[3D code data]
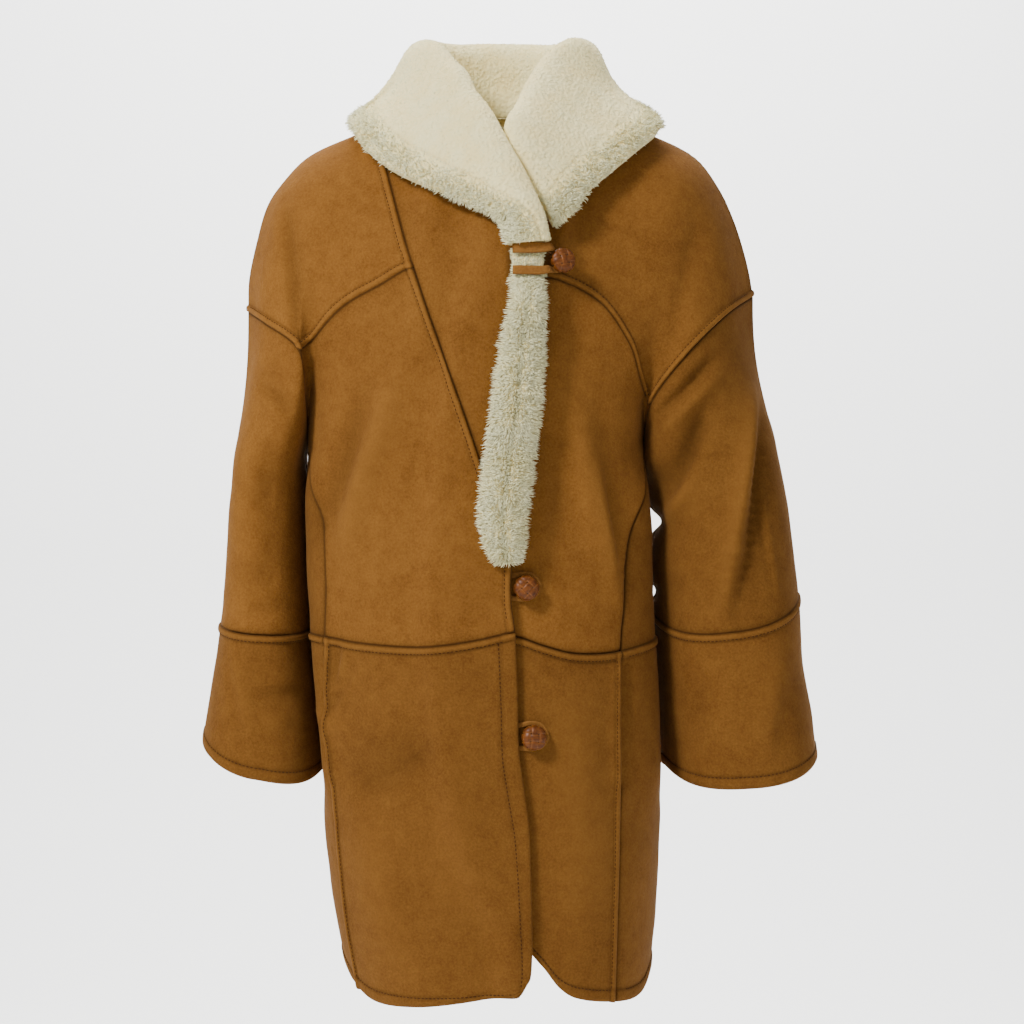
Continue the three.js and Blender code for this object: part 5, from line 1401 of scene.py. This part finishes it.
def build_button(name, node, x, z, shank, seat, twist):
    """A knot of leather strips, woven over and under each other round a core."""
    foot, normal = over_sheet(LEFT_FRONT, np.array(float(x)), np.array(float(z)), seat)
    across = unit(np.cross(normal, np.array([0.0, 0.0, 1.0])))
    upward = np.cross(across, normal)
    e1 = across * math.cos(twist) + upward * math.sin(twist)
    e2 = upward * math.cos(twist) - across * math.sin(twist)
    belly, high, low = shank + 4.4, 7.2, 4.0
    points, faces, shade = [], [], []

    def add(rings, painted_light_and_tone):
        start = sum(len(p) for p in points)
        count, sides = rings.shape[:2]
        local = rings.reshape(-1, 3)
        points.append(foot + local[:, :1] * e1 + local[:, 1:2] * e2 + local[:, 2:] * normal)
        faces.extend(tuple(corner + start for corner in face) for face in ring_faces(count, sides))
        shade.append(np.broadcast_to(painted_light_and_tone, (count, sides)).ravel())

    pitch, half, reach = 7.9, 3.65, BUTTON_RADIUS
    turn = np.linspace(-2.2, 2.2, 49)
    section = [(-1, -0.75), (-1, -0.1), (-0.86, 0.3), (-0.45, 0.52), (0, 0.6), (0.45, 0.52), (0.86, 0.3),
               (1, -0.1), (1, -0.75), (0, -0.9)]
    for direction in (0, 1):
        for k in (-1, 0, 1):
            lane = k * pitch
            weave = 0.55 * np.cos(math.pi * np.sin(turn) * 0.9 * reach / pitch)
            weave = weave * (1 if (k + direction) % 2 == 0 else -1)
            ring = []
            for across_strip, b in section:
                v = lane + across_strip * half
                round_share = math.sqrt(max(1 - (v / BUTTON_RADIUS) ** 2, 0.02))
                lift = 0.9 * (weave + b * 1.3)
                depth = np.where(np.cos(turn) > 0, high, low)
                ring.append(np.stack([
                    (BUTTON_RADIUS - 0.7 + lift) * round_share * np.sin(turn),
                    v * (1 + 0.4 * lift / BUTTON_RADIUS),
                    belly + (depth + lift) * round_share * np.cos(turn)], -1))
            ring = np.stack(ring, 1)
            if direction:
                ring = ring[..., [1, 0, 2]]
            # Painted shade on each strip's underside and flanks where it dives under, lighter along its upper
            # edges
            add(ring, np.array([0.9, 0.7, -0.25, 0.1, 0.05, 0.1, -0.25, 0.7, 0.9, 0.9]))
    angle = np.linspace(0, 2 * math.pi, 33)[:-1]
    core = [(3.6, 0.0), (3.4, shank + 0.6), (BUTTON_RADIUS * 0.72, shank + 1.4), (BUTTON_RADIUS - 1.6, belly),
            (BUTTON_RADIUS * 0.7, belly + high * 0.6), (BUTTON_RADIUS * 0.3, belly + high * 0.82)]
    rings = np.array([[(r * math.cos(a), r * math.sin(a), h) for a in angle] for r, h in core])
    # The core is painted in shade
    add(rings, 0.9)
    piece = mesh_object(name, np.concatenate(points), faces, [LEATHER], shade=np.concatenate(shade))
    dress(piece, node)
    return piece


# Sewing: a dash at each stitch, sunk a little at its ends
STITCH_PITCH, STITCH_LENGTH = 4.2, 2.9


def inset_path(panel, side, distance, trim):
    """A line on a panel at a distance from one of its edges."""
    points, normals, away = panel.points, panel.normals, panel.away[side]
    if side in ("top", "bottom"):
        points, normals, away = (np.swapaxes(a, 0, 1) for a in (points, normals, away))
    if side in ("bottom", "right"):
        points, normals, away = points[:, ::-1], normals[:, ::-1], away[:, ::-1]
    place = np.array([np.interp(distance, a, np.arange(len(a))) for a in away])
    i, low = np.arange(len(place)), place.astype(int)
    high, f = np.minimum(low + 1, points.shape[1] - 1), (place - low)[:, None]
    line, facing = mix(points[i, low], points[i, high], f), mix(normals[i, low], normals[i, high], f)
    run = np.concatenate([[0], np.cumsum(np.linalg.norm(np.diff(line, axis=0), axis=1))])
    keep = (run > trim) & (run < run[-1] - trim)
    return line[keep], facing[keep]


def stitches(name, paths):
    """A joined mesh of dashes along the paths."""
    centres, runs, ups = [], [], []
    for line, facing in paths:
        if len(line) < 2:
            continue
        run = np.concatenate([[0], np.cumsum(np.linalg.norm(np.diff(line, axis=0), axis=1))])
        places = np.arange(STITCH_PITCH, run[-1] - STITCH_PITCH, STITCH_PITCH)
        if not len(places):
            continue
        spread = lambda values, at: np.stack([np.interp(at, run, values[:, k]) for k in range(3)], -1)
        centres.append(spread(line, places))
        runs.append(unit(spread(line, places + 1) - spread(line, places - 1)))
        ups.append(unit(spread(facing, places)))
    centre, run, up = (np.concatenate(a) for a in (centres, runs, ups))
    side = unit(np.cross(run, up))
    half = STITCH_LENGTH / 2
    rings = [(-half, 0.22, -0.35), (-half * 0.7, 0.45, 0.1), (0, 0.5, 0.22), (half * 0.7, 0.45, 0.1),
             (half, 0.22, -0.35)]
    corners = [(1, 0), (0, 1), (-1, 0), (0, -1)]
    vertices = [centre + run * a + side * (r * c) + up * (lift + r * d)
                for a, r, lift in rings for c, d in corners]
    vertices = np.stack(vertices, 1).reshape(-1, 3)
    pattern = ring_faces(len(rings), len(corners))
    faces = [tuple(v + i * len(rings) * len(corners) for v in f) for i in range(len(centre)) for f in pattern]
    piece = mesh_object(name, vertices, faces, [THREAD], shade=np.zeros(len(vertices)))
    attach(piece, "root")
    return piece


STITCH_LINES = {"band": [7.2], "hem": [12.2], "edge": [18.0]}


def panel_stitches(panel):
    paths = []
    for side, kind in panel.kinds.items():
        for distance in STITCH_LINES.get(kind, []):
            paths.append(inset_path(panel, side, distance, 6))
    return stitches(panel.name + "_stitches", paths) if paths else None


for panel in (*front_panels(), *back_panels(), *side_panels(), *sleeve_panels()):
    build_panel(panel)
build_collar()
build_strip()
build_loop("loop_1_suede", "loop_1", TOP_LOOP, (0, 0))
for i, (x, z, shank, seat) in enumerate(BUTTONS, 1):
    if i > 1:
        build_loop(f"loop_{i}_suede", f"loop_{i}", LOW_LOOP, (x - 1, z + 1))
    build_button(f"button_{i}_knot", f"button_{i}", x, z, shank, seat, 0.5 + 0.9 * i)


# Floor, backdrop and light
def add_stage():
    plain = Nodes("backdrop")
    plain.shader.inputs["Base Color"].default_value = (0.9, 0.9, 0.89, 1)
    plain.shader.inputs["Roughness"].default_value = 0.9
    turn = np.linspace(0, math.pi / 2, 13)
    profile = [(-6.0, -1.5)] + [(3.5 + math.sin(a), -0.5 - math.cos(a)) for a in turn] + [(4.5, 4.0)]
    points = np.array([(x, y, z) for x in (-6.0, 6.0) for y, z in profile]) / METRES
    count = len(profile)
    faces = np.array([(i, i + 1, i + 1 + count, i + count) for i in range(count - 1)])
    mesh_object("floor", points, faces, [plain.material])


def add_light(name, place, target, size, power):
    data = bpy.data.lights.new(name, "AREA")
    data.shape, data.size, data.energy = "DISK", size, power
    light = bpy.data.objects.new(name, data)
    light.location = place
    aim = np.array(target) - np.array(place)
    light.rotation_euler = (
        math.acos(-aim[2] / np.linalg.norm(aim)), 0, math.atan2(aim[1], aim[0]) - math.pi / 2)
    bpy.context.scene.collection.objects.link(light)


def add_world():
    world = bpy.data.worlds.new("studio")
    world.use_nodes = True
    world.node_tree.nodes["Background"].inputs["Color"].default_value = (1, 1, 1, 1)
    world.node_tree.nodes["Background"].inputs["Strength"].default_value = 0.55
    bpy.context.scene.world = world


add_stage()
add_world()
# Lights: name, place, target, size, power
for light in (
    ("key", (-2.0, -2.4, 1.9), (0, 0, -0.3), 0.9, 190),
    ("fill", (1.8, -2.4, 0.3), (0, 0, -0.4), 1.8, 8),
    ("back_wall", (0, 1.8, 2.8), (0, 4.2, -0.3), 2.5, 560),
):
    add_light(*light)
...
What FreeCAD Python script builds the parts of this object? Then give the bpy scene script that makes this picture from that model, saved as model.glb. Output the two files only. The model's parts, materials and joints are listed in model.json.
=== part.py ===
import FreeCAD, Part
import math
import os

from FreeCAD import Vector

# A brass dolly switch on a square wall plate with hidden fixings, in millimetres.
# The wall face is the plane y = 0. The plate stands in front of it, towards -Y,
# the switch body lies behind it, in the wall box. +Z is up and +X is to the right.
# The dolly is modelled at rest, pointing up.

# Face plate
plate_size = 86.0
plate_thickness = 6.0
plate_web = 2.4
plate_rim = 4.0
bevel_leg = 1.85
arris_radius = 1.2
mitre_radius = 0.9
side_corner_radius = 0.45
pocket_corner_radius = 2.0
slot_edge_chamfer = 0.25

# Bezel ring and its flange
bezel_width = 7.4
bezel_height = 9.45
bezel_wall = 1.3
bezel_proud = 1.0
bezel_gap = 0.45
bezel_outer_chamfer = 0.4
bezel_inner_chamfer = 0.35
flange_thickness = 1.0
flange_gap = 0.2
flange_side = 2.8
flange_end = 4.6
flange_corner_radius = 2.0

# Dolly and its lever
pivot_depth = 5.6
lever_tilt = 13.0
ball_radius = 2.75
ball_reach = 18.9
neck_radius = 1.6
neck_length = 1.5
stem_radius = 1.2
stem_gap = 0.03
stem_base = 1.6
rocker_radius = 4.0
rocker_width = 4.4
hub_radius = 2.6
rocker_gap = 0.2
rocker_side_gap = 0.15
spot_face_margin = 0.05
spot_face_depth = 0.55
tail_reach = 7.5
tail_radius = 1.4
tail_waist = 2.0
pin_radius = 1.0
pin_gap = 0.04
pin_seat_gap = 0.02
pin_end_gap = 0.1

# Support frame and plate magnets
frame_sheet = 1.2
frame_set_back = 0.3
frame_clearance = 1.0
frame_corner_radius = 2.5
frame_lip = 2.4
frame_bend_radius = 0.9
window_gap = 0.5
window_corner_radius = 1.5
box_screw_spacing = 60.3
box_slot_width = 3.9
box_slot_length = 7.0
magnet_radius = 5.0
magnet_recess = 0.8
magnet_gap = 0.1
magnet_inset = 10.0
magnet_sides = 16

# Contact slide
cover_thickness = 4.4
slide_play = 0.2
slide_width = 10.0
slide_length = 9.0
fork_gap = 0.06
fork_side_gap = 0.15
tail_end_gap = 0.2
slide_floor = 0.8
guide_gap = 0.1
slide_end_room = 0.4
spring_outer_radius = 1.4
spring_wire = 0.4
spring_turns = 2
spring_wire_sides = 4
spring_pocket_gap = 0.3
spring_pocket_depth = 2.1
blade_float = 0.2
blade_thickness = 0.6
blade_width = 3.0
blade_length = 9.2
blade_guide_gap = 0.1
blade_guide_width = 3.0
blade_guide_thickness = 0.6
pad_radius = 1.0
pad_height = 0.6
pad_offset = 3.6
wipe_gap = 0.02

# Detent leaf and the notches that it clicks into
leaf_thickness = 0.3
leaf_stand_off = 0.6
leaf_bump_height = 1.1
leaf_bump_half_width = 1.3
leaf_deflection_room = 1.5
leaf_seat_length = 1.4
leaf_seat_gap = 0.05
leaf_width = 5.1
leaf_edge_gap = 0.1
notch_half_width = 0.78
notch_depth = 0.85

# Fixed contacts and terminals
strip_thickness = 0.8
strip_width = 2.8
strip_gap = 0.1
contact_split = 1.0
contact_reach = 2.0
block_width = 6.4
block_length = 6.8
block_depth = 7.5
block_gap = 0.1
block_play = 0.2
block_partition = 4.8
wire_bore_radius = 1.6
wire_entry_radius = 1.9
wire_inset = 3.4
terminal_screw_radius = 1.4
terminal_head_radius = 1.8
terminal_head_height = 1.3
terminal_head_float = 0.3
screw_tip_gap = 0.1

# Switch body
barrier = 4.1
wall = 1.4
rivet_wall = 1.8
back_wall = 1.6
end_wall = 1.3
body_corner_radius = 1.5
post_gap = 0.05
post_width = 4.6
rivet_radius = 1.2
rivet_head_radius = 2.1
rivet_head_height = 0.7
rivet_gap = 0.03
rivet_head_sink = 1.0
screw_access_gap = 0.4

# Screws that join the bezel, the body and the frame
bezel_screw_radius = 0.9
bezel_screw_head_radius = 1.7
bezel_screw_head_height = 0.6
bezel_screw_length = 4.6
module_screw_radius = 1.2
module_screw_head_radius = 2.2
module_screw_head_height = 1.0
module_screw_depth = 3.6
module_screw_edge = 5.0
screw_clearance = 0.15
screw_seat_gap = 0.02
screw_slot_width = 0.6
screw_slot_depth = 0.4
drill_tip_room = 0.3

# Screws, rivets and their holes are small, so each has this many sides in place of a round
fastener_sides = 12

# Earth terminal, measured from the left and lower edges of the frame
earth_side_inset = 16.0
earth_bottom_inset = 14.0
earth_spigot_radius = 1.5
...
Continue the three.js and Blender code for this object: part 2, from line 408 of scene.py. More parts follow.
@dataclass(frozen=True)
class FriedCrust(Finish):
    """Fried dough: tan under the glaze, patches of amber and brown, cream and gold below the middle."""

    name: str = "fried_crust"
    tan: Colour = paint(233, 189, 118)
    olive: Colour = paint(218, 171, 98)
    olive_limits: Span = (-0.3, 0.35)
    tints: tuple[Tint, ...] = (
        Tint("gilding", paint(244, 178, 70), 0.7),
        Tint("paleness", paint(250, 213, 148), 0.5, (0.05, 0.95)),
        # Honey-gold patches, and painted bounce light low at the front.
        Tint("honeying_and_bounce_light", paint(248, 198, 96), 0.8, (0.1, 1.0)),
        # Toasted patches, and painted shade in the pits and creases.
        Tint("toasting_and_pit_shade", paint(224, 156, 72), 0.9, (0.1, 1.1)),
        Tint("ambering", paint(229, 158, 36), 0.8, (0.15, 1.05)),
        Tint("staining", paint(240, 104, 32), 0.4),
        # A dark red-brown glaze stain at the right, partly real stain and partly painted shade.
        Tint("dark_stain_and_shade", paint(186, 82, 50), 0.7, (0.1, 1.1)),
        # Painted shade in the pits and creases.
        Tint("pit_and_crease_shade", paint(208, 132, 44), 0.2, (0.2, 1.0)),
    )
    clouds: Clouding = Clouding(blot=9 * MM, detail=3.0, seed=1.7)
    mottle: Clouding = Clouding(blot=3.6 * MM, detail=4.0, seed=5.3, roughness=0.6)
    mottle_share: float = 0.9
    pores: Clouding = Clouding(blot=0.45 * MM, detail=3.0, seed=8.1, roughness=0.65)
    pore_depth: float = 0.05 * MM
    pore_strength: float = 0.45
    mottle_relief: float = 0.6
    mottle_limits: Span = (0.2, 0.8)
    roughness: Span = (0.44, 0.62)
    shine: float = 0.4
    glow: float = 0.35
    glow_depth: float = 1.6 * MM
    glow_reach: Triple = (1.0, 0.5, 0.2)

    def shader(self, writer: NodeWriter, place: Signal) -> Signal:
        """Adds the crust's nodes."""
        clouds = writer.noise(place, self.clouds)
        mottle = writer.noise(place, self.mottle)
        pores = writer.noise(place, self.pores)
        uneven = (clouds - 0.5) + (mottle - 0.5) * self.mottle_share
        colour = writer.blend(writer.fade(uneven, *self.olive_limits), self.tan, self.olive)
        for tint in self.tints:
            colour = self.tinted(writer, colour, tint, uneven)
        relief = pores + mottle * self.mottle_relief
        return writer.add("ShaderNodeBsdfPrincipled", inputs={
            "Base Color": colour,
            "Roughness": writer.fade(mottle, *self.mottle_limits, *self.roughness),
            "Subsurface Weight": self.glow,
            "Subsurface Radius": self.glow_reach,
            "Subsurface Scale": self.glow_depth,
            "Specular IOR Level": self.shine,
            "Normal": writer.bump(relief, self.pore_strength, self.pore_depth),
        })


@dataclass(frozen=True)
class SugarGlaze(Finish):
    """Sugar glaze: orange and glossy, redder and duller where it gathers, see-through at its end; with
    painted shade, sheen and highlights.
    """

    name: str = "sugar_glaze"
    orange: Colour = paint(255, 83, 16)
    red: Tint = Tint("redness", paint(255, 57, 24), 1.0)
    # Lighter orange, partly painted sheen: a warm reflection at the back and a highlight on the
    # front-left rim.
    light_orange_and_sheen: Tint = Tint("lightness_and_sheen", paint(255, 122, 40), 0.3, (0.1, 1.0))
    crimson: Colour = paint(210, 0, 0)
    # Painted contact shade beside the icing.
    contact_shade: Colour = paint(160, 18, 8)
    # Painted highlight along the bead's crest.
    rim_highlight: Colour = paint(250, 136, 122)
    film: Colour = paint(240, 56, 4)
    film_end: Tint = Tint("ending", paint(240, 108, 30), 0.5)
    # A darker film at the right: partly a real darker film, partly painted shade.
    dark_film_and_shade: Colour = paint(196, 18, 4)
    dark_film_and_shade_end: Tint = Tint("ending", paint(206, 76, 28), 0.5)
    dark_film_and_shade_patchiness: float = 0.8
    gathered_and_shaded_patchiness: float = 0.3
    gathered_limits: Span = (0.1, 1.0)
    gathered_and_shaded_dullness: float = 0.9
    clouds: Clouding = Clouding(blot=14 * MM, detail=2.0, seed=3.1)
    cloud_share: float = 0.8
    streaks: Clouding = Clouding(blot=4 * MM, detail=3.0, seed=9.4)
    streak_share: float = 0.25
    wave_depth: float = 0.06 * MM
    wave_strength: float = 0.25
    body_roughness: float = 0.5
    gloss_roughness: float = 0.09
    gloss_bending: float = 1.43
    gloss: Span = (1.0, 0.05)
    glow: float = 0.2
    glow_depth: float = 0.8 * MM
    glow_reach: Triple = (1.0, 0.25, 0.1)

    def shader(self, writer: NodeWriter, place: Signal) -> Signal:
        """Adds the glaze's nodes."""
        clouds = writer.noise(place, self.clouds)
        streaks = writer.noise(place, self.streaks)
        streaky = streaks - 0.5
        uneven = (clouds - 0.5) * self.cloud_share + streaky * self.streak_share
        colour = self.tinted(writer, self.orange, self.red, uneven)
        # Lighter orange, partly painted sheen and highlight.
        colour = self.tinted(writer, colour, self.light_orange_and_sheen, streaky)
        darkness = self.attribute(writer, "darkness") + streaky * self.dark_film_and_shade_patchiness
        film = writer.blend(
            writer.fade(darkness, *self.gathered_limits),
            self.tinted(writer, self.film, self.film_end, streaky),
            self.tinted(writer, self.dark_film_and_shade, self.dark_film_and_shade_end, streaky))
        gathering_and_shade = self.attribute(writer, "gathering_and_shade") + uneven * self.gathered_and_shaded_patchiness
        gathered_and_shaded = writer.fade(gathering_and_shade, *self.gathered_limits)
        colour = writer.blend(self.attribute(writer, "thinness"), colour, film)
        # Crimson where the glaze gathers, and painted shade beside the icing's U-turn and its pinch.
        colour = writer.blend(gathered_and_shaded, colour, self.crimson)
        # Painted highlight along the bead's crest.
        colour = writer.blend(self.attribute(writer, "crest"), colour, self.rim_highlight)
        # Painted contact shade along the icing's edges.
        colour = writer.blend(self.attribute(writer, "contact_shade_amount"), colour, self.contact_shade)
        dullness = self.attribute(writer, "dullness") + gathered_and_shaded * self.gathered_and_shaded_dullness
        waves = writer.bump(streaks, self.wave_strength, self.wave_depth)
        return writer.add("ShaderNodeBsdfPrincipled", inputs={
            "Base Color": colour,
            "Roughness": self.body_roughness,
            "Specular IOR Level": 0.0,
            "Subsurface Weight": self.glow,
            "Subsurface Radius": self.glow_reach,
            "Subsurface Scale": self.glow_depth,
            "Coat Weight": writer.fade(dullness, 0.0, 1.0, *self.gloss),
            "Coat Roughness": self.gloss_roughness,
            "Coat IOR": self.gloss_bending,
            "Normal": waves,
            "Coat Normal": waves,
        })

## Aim
Show each line in the entries that holds the string "FreeCAD".

## Answer to the task
What FreeCAD Python script builds the parts of this object? Then give the bpy scene script that makes this picture from that model, saved as model.glb. Output the two files only. The model's parts, materials and joints are listed in model.json.
import FreeCAD, Part
from FreeCAD import Vector